The editor of the letters, Kintner, notes that Miss Barrett felt she could read Browning's handwriting which was much ruffled when he was sick or upset about something. This would explain her "I see in this letter that you are not well." She is pretty adamant that he not be sick. But even so, she does have to 'teaze' the man:
"And you make a piteous case out for yourself against me, indeed...& it seems very hard to have to endure so much, 'forty-nine days out of fifty'...I did not think it was so bad with you!--And when you protest gently on the fiftieth day..so gently..so gently..!!--Well, the fact is that you forget perhaps what sort of gentle protestations it was, you wrote me on sunday, you who protest so gently, & never flatter!
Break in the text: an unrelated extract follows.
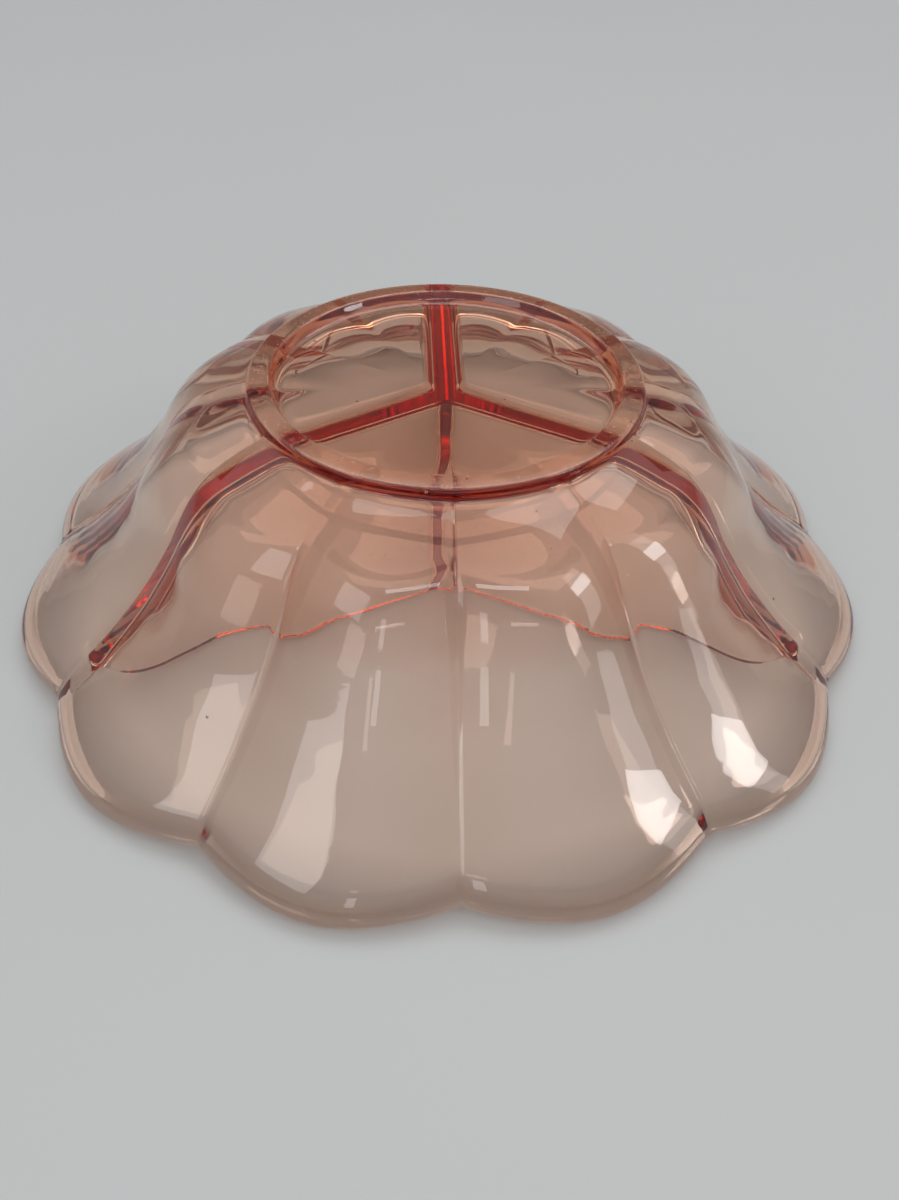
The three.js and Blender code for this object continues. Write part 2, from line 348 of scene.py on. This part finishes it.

And as for having your own 'praises blown into your eyes' for forty-nine days together, I cannot confess to the iniquity of it,..you mistake, you mistake, as well as forget--only that I will not vex you & convict you too much now that you are not well. So we shall have peace..shall we not?..on each side. I never write extravagances..ah, but we will not write of them, even....Yet you are not well! say how you are! I come clear out of the mist to call myself
Your very own Ba"
As I note earlier, for all of the fame Miss Barrett had for being an invalid cloistered in her room, we really do hear more about Browning's many headaches and illnesses than Miss Barrett's, in these letters. And we do hear much about this showerbath that Browning seems to indulge in but Miss Barrett seems to fear. She rather accuses him of taking showerbaths! I foresee him having to defend himself against charges of being secretly ill.